• Exercise objective
Copy every record word for word.
======== Supplied data ========
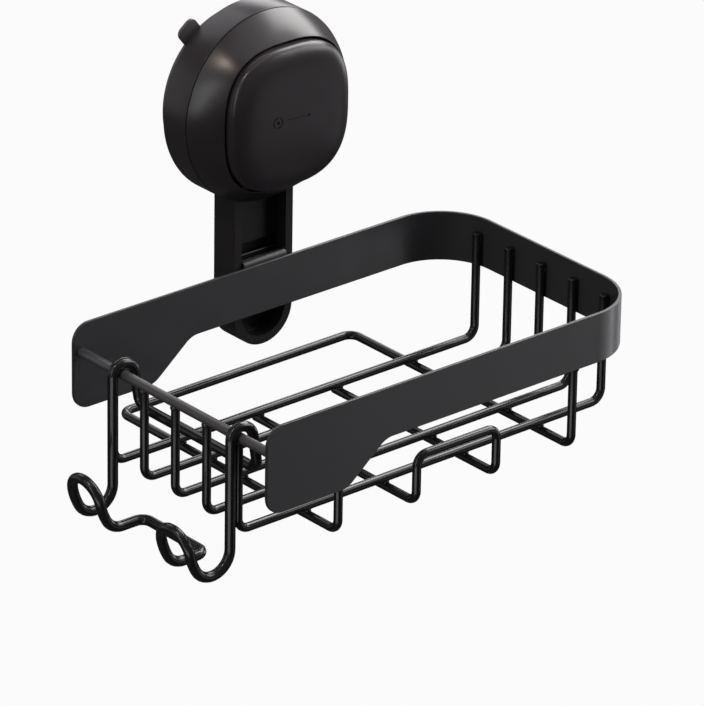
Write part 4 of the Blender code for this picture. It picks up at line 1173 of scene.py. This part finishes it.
def makeReturnSprings():
    radius, curls = springs["wireRadius"], springs["curls"]
    for node, name in springs["pieces"].items():
        low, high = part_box(node)
        centre = (low + high) / 2
        coil = (high.z - low.z) / 2 - radius
        length = high.y - low.y
        run = length - 2 * radius
        closed = springs["closedRise"] * radius
        route = []
        for step in range(curls * springs["curlSteps"] + 1):
            turns = step / springs["curlSteps"]
            rise = closed + (run - 2 * closed) * (turns - 1) / (curls - 2)
            if turns < 1:
                rise = closed * turns
            elif turns > curls - 1:
                rise = run - closed * (curls - turns)
            angle = 2 * math.pi * turns
            place = (coil * math.cos(angle), -radius - rise, coil * math.sin(angle))
            route.append(Vector((centre.x, high.y, centre.z)) + Vector(place))
        piece = sweptWire(name, route, False, springs)
        finishPiece(piece, "zincSteel", "head", node)
        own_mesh(piece)


makeReturnSprings()

# Inner pieces keep their solids and get their finishes

innerFinishes = {  # by how the nodes' names start
    "innerPlastic": (
        "base_plate", "button_carrier", "pad_stem", "stem_collar", "lever_left", "lever_right",
    ),
    "zincSteel": ("lever_pin_", "housing_screw_", "arm_screw_"),
}
for finishName, starts in innerFinishes.items():
    innerPieces = [node for name, node in frame["nodes"].items() if name.startswith(starts)]
    for innerPiece in innerPieces:
        for nodeSlot in innerPiece.material_slots:
            nodeSlot.material = materials[finishName]
    print("inner pieces in", finishName, len(innerPieces))

# Studio

studio = {
    "floorDrop": 2.6,  # far below, so that no shadow falls in the picture
    "floorSize": 24.0,
    "floorCells": 8,
    "floorTone": (0.16, 0.16, 0.165),
    "floorRoughness": 0.9,
    "paperTone": (0.965, 0.965, 0.965),
    "skyTone": (0.97, 0.98, 1.0),
    "skyLight": 0.14,
    "aim": (-0.01, -0.06, -0.04),
    "distance": 1.5,  # of each softbox from there
}
# name: azimuth from straight ahead, elevation, width, height, brightness, colour,
# and for a light that falls on one finish only, that finish
softboxes = {
    "leftStrip": (-79, 11, 0.20, 0.9, 3.9, (0.97, 0.98, 1.0)),
    "leftBox": (-95, 30, 1.0, 1.0, 0.6, (0.98, 0.98, 1.0)),
    "leftLamp": (-81, 54, 0.11, 0.16, 60.0, (1.0, 0.86, 0.74)),
    "keyBackBox": (100, 42, 0.9, 0.9, 8.5, (1.0, 0.98, 0.97)),
    "keyFrontBox": (61, 27, 0.9, 0.9, 4.3, (1.0, 0.99, 1.0)),
    "rightBox": (85, -3, 0.7, 0.6, 2.6, (1.0, 0.98, 1.0)),
    "rearRightBox": (137, 15, 0.6, 0.5, 3.0, (1.0, 0.98, 1.0)),
    "rearBox": (172, 40, 0.9, 0.7, 1.2, (0.98, 0.97, 1.0)),
    "rearLeftBox": (-145, 5, 0.9, 1.0, 0.35, (1.0, 0.98, 1.0)),
    "topBox": (20, 78, 1.2, 0.9, 0.6, (1.0, 1.0, 1.0)),
    "frontLowBox": (46, -22, 0.8, 0.5, 0.35, (1.0, 0.98, 1.0)),
    "wireGlow": (-64, -26, 1.3, 0.5, 1.9, (0.97, 0.98, 1.0), "wireCoat"),
    "bandFrontBox": (60, -24, 0.7, 0.5, 0.7, (1.0, 0.98, 1.0), "bandCoatPaintedLight"),
    "bandRightStrip": (76, -25, 0.14, 0.35, 6.5, (1.0, 0.98, 1.0), "bandCoatPaintedLight"),
    "bandFarStrip": (106, -22, 0.14, 0.4, 3.0, (1.0, 0.98, 1.0), "bandCoatPaintedLight"),
}


def showCamera(tree, plain, shown, output):  # the camera sees one look and the light meets the other
    path = addNode(tree, "ShaderNodeLightPath", (0, 300))
    mix = addNode(tree, "ShaderNodeMixShader", (400, 0))
    linkAll(tree, (path, "Is Camera Ray", mix, 0), (plain, 0, mix, 1), (shown, 0, mix, 2))
    linkAll(tree, (mix, 0, output, "Surface"))


def makePaper():  # white where the camera looks, dim where it would light the wires from below
    paper = bpy.data.materials.new("paleFloor")
    paper.use_nodes = True
    tree = paper.node_tree
    shader = tree.nodes["Principled BSDF"]
    shader.inputs["Base Color"].default_value = (*studio["floorTone"], 1)
    shader.inputs["Roughness"].default_value = studio["floorRoughness"]
    glow = addNode(tree, "ShaderNodeEmission", (0, -300))
    glow.inputs["Color"].default_value = (*studio["paperTone"], 1)
    showCamera(tree, shader, glow, tree.nodes["Material Output"])
    return paper


def makeSky():
    world = bpy.data.worlds.new("studioSky")
    bpy.context.scene.world = world
    world.use_nodes = True
    tree = world.node_tree
    dim = tree.nodes["Background"]
    dim.inputs["Color"].default_value = (*studio["skyTone"], 1)
    dim.inputs["Strength"].default_value = studio["skyLight"]
    bright = addNode(tree, "ShaderNodeBackground", (0, -200))
    bright.inputs["Color"].default_value = (*studio["paperTone"], 1)
    showCamera(tree, dim, bright, tree.nodes["World Output"])


def makeSoftbox(name, azimuth, elevation, width, height, brightness, colour, finishName=None):
    turn, lift = math.radians(azimuth), math.radians(elevation)
    away = Vector((math.sin(turn) * math.cos(lift), -math.cos(turn) * math.cos(lift), math.sin(lift)))
    data = bpy.data.lights.new(name, "AREA")
    data.shape = "RECTANGLE"
    data.size, data.size_y = width, height
    data.energy = math.pi * width * height * brightness
    data.color = colour
    light = addPiece(name, data)
    light.location = Vector(studio["aim"]) + away * studio["distance"]
    light.rotation_mode = "QUATERNION"
    light.rotation_quaternion = (-away).to_track_quat("-Z", "Y")
    light.visible_camera = False
    if finishName:
        receivers = bpy.data.collections.new(name)
        for piece in bpy.context.scene.objects:
            if piece.type == "MESH" and materials[finishName] in piece.data.materials[:]:
                receivers.objects.link(piece)
        light.light_linking.receiver_collection = receivers


def makeStudio():
    cells = studio["floorCells"]
    work = bmesh.new()
    bmesh.ops.create_grid(work, x_segments=cells, y_segments=cells, size=studio["floorSize"] / 2)
    bmesh.ops.translate(work, verts=work.verts, vec=(0, 0, cadBox[0][2] - studio["floorDrop"]))
    floor = pieceFrom("studioFloor", work)
    floor.data.materials.append(makePaper())
    makeSky()
    for name, settings in softboxes.items():
        makeSoftbox(name, *settings)


makeStudio()
bpy.context.scene.view_settings.view_transform = "Standard"
print("studio lit")
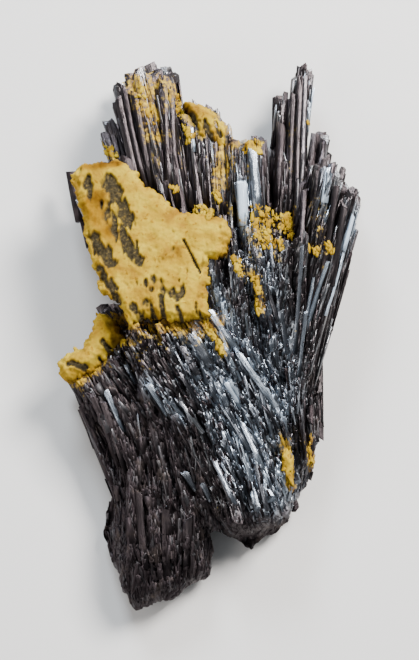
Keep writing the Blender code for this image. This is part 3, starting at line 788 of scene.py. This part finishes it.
========
• Result for this task
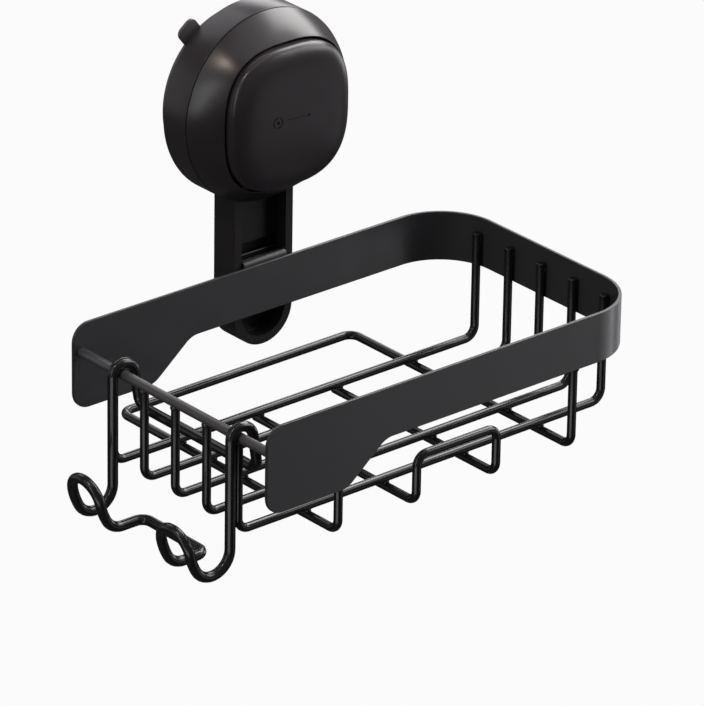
Write part 4 of the Blender code for this picture. It picks up at line 1173 of scene.py. This part finishes it.
def makeReturnSprings():
    radius, curls = springs["wireRadius"], springs["curls"]
    for node, name in springs["pieces"].items():
        low, high = part_box(node)
        centre = (low + high) / 2
        coil = (high.z - low.z) / 2 - radius
        length = high.y - low.y
        run = length - 2 * radius
        closed = springs["closedRise"] * radius
        route = []
        for step in range(curls * springs["curlSteps"] + 1):
            turns = step / springs["curlSteps"]
            rise = closed + (run - 2 * closed) * (turns - 1) / (curls - 2)
            if turns < 1:
                rise = closed * turns
            elif turns > curls - 1:
                rise = run - closed * (curls - turns)
            angle = 2 * math.pi * turns
            place = (coil * math.cos(angle), -radius - rise, coil * math.sin(angle))
            route.append(Vector((centre.x, high.y, centre.z)) + Vector(place))
        piece = sweptWire(name, route, False, springs)
        finishPiece(piece, "zincSteel", "head", node)
        own_mesh(piece)


makeReturnSprings()

# Inner pieces keep their solids and get their finishes

innerFinishes = {  # by how the nodes' names start
    "innerPlastic": (
        "base_plate", "button_carrier", "pad_stem", "stem_collar", "lever_left", "lever_right",
    ),
    "zincSteel": ("lever_pin_", "housing_screw_", "arm_screw_"),
}
for finishName, starts in innerFinishes.items():
    innerPieces = [node for name, node in frame["nodes"].items() if name.startswith(starts)]
    for innerPiece in innerPieces:
        for nodeSlot in innerPiece.material_slots:
            nodeSlot.material = materials[finishName]
    print("inner pieces in", finishName, len(innerPieces))

# Studio

studio = {
    "floorDrop": 2.6,  # far below, so that no shadow falls in the picture
    "floorSize": 24.0,
    "floorCells": 8,
    "floorTone": (0.16, 0.16, 0.165),
    "floorRoughness": 0.9,
    "paperTone": (0.965, 0.965, 0.965),
    "skyTone": (0.97, 0.98, 1.0),
    "skyLight": 0.14,
    "aim": (-0.01, -0.06, -0.04),
    "distance": 1.5,  # of each softbox from there
}
# name: azimuth from straight ahead, elevation, width, height, brightness, colour,
# and for a light that falls on one finish only, that finish
softboxes = {
    "leftStrip": (-79, 11, 0.20, 0.9, 3.9, (0.97, 0.98, 1.0)),
    "leftBox": (-95, 30, 1.0, 1.0, 0.6, (0.98, 0.98, 1.0)),
    "leftLamp": (-81, 54, 0.11, 0.16, 60.0, (1.0, 0.86, 0.74)),
    "keyBackBox": (100, 42, 0.9, 0.9, 8.5, (1.0, 0.98, 0.97)),
    "keyFrontBox": (61, 27, 0.9, 0.9, 4.3, (1.0, 0.99, 1.0)),
    "rightBox": (85, -3, 0.7, 0.6, 2.6, (1.0, 0.98, 1.0)),
    "rearRightBox": (137, 15, 0.6, 0.5, 3.0, (1.0, 0.98, 1.0)),
    "rearBox": (172, 40, 0.9, 0.7, 1.2, (0.98, 0.97, 1.0)),
    "rearLeftBox": (-145, 5, 0.9, 1.0, 0.35, (1.0, 0.98, 1.0)),
    "topBox": (20, 78, 1.2, 0.9, 0.6, (1.0, 1.0, 1.0)),
    "frontLowBox": (46, -22, 0.8, 0.5, 0.35, (1.0, 0.98, 1.0)),
    "wireGlow": (-64, -26, 1.3, 0.5, 1.9, (0.97, 0.98, 1.0), "wireCoat"),
    "bandFrontBox": (60, -24, 0.7, 0.5, 0.7, (1.0, 0.98, 1.0), "bandCoatPaintedLight"),
    "bandRightStrip": (76, -25, 0.14, 0.35, 6.5, (1.0, 0.98, 1.0), "bandCoatPaintedLight"),
    "bandFarStrip": (106, -22, 0.14, 0.4, 3.0, (1.0, 0.98, 1.0), "bandCoatPaintedLight"),
}


def showCamera(tree, plain, shown, output):  # the camera sees one look and the light meets the other
    path = addNode(tree, "ShaderNodeLightPath", (0, 300))
    mix = addNode(tree, "ShaderNodeMixShader", (400, 0))
    linkAll(tree, (path, "Is Camera Ray", mix, 0), (plain, 0, mix, 1), (shown, 0, mix, 2))
    linkAll(tree, (mix, 0, output, "Surface"))


def makePaper():  # white where the camera looks, dim where it would light the wires from below
    paper = bpy.data.materials.new("paleFloor")
    paper.use_nodes = True
    tree = paper.node_tree
    shader = tree.nodes["Principled BSDF"]
    shader.inputs["Base Color"].default_value = (*studio["floorTone"], 1)
    shader.inputs["Roughness"].default_value = studio["floorRoughness"]
    glow = addNode(tree, "ShaderNodeEmission", (0, -300))
    glow.inputs["Color"].default_value = (*studio["paperTone"], 1)
    showCamera(tree, shader, glow, tree.nodes["Material Output"])
    return paper


def makeSky():
    world = bpy.data.worlds.new("studioSky")
    bpy.context.scene.world = world
    world.use_nodes = True
    tree = world.node_tree
    dim = tree.nodes["Background"]
    dim.inputs["Color"].default_value = (*studio["skyTone"], 1)
    dim.inputs["Strength"].default_value = studio["skyLight"]
    bright = addNode(tree, "ShaderNodeBackground", (0, -200))
    bright.inputs["Color"].default_value = (*studio["paperTone"], 1)
    showCamera(tree, dim, bright, tree.nodes["World Output"])


def makeSoftbox(name, azimuth, elevation, width, height, brightness, colour, finishName=None):
    turn, lift = math.radians(azimuth), math.radians(elevation)
    away = Vector((math.sin(turn) * math.cos(lift), -math.cos(turn) * math.cos(lift), math.sin(lift)))
    data = bpy.data.lights.new(name, "AREA")
    data.shape = "RECTANGLE"
    data.size, data.size_y = width, height
    data.energy = math.pi * width * height * brightness
    data.color = colour
    light = addPiece(name, data)
    light.location = Vector(studio["aim"]) + away * studio["distance"]
    light.rotation_mode = "QUATERNION"
    light.rotation_quaternion = (-away).to_track_quat("-Z", "Y")
    light.visible_camera = False
    if finishName:
        receivers = bpy.data.collections.new(name)
        for piece in bpy.context.scene.objects:
            if piece.type == "MESH" and materials[finishName] in piece.data.materials[:]:
                receivers.objects.link(piece)
        light.light_linking.receiver_collection = receivers


def makeStudio():
    cells = studio["floorCells"]
    work = bmesh.new()
    bmesh.ops.create_grid(work, x_segments=cells, y_segments=cells, size=studio["floorSize"] / 2)
    bmesh.ops.translate(work, verts=work.verts, vec=(0, 0, cadBox[0][2] - studio["floorDrop"]))
    floor = pieceFrom("studioFloor", work)
    floor.data.materials.append(makePaper())
    makeSky()
    for name, settings in softboxes.items():
        makeSoftbox(name, *settings)


makeStudio()
bpy.context.scene.view_settings.view_transform = "Standard"
print("studio lit")
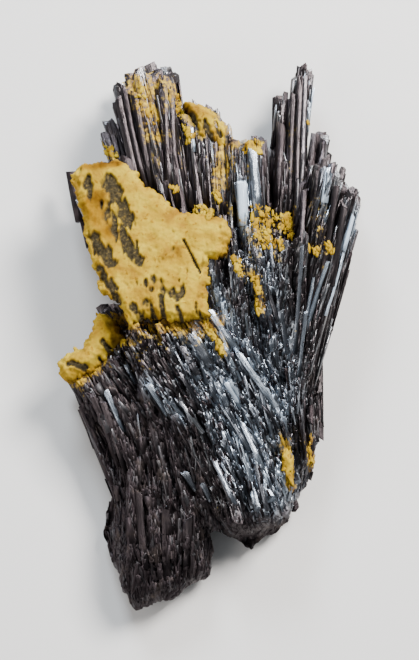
Keep writing the Blender code for this image. This is part 3, starting at line 788 of scene.py. This part finishes it.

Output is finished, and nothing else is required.